Long-range Order in One-dimensional Spinless Fermi Gas with Attractive Dipole-Dipole Interaction

TL;DR

This paper explores the phase transition in a one-dimensional spinless Fermi gas with attractive dipole interactions, revealing a transition from a TL liquid to a phase with true long-range order and potential topological quantum computing applications.

Contribution

It demonstrates the emergence of long-range order in a 1D dipolar Fermi system, challenging the traditional TL liquid paradigm and linking to the Kitaev model.

Findings

Weak interaction: linear spectrum, power-law decay of correlations

Critical interaction: nonlinear spectrum, finite superconducting correlations

Potential for topological quantum computation

Abstract

One-dimensional spinless Fermi gas with attractive dipole-dipole interaction is investigated. Results obtained show when the interaction is weak, the excitation spectrum is linear and the superconducting correlation function decays as power law, indicating the validity of the Tomonaga-Luttinger (TL) liquid picture.
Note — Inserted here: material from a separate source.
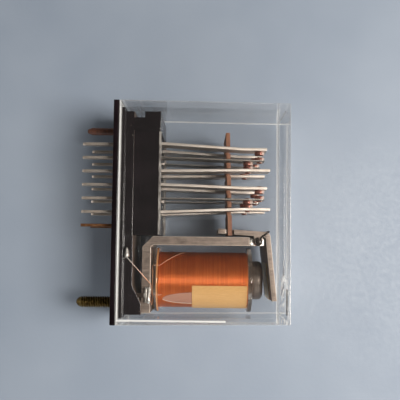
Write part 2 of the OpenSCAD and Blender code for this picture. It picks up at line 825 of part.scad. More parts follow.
module solder_joints() {
    lead_clear = 0.02;
    color("gainsboro") {
        difference() {
            translate([bar_x + bar_t / 2, start_tag_y, start_tag_z - 0.05])
                spindle(1.0, 0.5);
            start_pin_shape(0.01);
            translate(start_route[0]) sphere(r = lead_r + 2 * lead_clear);
            bore_along(start_route[0], start_route[1]);
        }
        difference() {
            translate([
                finish_tag_x - 0.25, finish_bar_y - 0.9, finish_tag_z + finish_tag_t + 0.08])
                spindle(0.7, 0.42);
            finish_pin_shape(0.01);
            translate(finish_route[0]) sphere(r = lead_r + 2 * lead_clear);
            bore_along(finish_route[0], finish_route[1]);
        }
    }
}

// Clearance for a lead's first length
module bore_along(a, b) {
    d = b - a;
    translate(a) rotate([0, acos(d.z / norm(d)), atan2(d.y, d.x)])
        cylinder(h = norm(d), r = lead_r + 0.02);
}

// Edge view of the card's slot for a strip that it must clear over its whole lift
slot_len = 10;
module clear_slot(y, thick) {
    translate([-slot_len / 2, y - thick / 2 - comb_lift - pass_gap])
        square([slot_len, thick + comb_lift + 2 * pass_gap]);
}

// Slot for a blade: its lower edge comes up under the blade at the end of the lift
module drive_slot(y) {
    low = y - blade_t / 2 - comb_lift + blade_lift(comb_x) - closed_gap;
    translate([-slot_len / 2, low]) square([slot_len, y + blade_t / 2 + pass_gap - low]);
}

module comb() {
    half = comb_w / 2;
    slot_z = column_z - spring_w / 2 - 0.3;
    fork_z = comb_w / 2 - 1.6;
    seat_y = pivot_y + arm_top(arm_rise, seat_reach) + closed_gap;
    color("#8a5a3c") difference() {
        slab(half) polygon([
            [comb_x_at(comb_y) - comb_t / 2, comb_y], [comb_x_at(comb_y) + comb_t / 2, comb_y],
            [comb_x_at(comb_end_y) + comb_t / 2, comb_end_y],
            [comb_x_at(comb_end_y) - comb_t / 2, comb_end_y]
        ]);
        both_sides() translate([comb_x, 0, slot_z]) linear_extrude(half) for (set = [0, 1]) {
            clear_slot(strip_y(block_x, root_y(3 * set), make_y(set)), spring_t);
            drive_slot(strip_y(blade_x, root_y(3 * set + 1), blade_y(set)));
            clear_slot(strip_y(block_x, root_y(3 * set + 2), break_y(set)), spring_t);
        }
        span([comb_x - slot_len / 2, comb_y - past, -fork_z],
            [comb_x + slot_len / 2, seat_y, fork_z]);
    }
}

module cover() {
    low = flange_t + fixed_fit;
    half = base_len / 2;
    function half_at(x) = half - (x - flange_t) * tan(draft);
    inner_top = cover_top_x - wall;
    color([0.85, 0.9, 0.95, 0.25]) difference() {
        slab(base_wid / 2) polygon([
            [low, -half_at(low)], [cover_top_x, -half_at(cover_top_x)],
            [cover_top_x, half_at(cover_top_x)], [low, half_at(low)]
        ]);
        slab(cover_in_z) polygon([
            [low - past, wall - half_at(low - past)], [inner_top, wall - half_at(inner_top)],
            [inner_top, half_at(inner_top) - wall], [low - past, half_at(low - past) - wall]
        ]);
    }
}

base();
spring_block();
block_edge_strips();
guide_peg();
fixing_stud();
make_spring(0, false);  // make_spring_a_front
make_spring(0, true);  // make_spring_a_back
make_spring(1, false);  // make_spring_b_front
make_spring(1, true);  // make_spring_b_back
break_spring(0, false);  // break_spring_a_front
break_spring(0, true);  // break_spring_a_back
break_spring(1, false);  // break_spring_b_front
break_spring(1, true);  // break_spring_b_back
blade_pin(0, false);  // blade_pin_a_front
blade_pin(0, true);  // blade_pin_a_back
blade_pin(1, false);  // blade_pin_b_front
blade_pin(1, true);  // blade_pin_b_back
blade(0, false);  // blade_a_front
blade(0, true);  // blade_a_back
blade(1, false);  // blade_b_front
blade(1, true);  // blade_b_back
make_contacts();
break_contacts();
blade_contacts(0, false);  // blade_contacts_a_front
blade_contacts(0, true);  // blade_contacts_a_back
blade_contacts(1, false);  // blade_contacts_b_front
blade_contacts(1, true);  // blade_contacts_b_back
comb();
armature();
armature_shim();
armature_bail();
hinge_pin();
hinge_bearing();
yoke();
core();
bobbin();
winding_bulk();
winding_outer_layer();
coil_label();
coil_pin_start();
coil_pin_finish();
lead_start();
lead_finish();
solder_joints();
cover();
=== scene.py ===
# %% [markdown]
# # A plug-in relay under a clear cover
#
# This lesson dresses a finished construction of a small relay: every piece already has its shape
# and its place, so the work here is surfaces, softened edges and the few pieces whose real detail
# is finer than the construction shows. Lengths are in metres, and MM turns millimetres into them.

# %% Load the relay and keep its box
import json
import math
import bpy
from mathutils import Matrix, Vector, noise

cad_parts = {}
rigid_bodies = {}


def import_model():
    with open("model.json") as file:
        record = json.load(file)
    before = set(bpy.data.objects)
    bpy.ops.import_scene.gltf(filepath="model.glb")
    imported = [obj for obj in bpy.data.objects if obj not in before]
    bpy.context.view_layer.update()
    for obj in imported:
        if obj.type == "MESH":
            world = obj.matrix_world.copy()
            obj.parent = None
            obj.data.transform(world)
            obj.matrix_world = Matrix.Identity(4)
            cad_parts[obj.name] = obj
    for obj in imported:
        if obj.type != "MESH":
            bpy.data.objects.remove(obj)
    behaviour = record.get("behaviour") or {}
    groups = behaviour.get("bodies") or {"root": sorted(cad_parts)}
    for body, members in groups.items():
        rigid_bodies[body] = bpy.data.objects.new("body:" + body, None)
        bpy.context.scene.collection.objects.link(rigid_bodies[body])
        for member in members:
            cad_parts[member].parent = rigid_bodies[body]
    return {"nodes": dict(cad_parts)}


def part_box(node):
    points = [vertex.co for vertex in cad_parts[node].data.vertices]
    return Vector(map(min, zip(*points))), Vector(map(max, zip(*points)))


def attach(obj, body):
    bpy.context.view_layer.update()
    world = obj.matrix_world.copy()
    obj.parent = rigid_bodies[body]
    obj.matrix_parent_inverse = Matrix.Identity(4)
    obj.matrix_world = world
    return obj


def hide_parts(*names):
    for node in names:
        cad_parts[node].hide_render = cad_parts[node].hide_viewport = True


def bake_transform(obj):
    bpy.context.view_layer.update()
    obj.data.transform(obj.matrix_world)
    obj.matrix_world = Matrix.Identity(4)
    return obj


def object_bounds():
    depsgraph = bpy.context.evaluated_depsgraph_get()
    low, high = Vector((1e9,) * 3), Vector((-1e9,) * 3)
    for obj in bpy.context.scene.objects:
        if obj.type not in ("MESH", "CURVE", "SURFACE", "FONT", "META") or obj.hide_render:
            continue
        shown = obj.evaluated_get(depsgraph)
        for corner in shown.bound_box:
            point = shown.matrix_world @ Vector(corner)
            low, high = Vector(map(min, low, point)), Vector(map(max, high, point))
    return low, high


for thing in list(bpy.data.objects):
    bpy.data.objects.remove(thing)
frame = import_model()
nodes = frame["nodes"]
cad_box = [list(corner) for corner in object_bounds()]
MM = 0.001
print("nodes:", len(nodes), "box in mm:", [[round(v / MM, 2) for v in c] for c in cad_box])

# %% [markdown]
# ## Colours and nodes
#
# Colours are easiest to pick as the hex values that a screen shows. Cycles works with linear
# light, so one function turns each hex value into linear values. A second one adds a node with
# its settings and links, whatever its kind. Inputs are given by name, or as a list in their own
# order: for Map Range the pattern, the range it is read over, and the range it becomes.

# %% Colours, nodes and materials
def linear(hex_code):
    """The linear colour of an sRGB hex value such as c0a080."""
    parts = [int(hex_code[i:i + 2], 16) / 255 for i in (0, 2, 4)]
    return (*[p / 12.92 if p <= 0.04045 else ((p + 0.055) / 1.055) ** 2.4 for p in parts], 1.0)


def add(material, kind, inputs=(), out=0, **settings):
    """Adds a node and gives one of its outputs. An input takes a value, or an output to link."""
    tree = material.node_tree
    made = tree.nodes.new("ShaderNode" + kind)
    for name, value in settings.items():
        setattr(made, name, value)
    for socket, value in inputs.items() if isinstance(inputs, dict) else enumerate(inputs):
        if isinstance(value, bpy.types.NodeSocket):
            tree.links.new(value, made.inputs[socket])
        else:
            made.inputs[socket].default_value = value
    return made.outputs[out]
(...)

However, when the interaction reaches a critical value, the excitation spectrum is nonlinear and the superconducting correlation function keeps finite for infinity separation, indicating real long-range order established and the breakdown of the TL liquid picture. We prove that the existence of long-range order is not in contradiction with the Hohenberg theorem and show that this system is related to the Kitaev toy model, therefore, it has potential applications for the future topological quantum computation.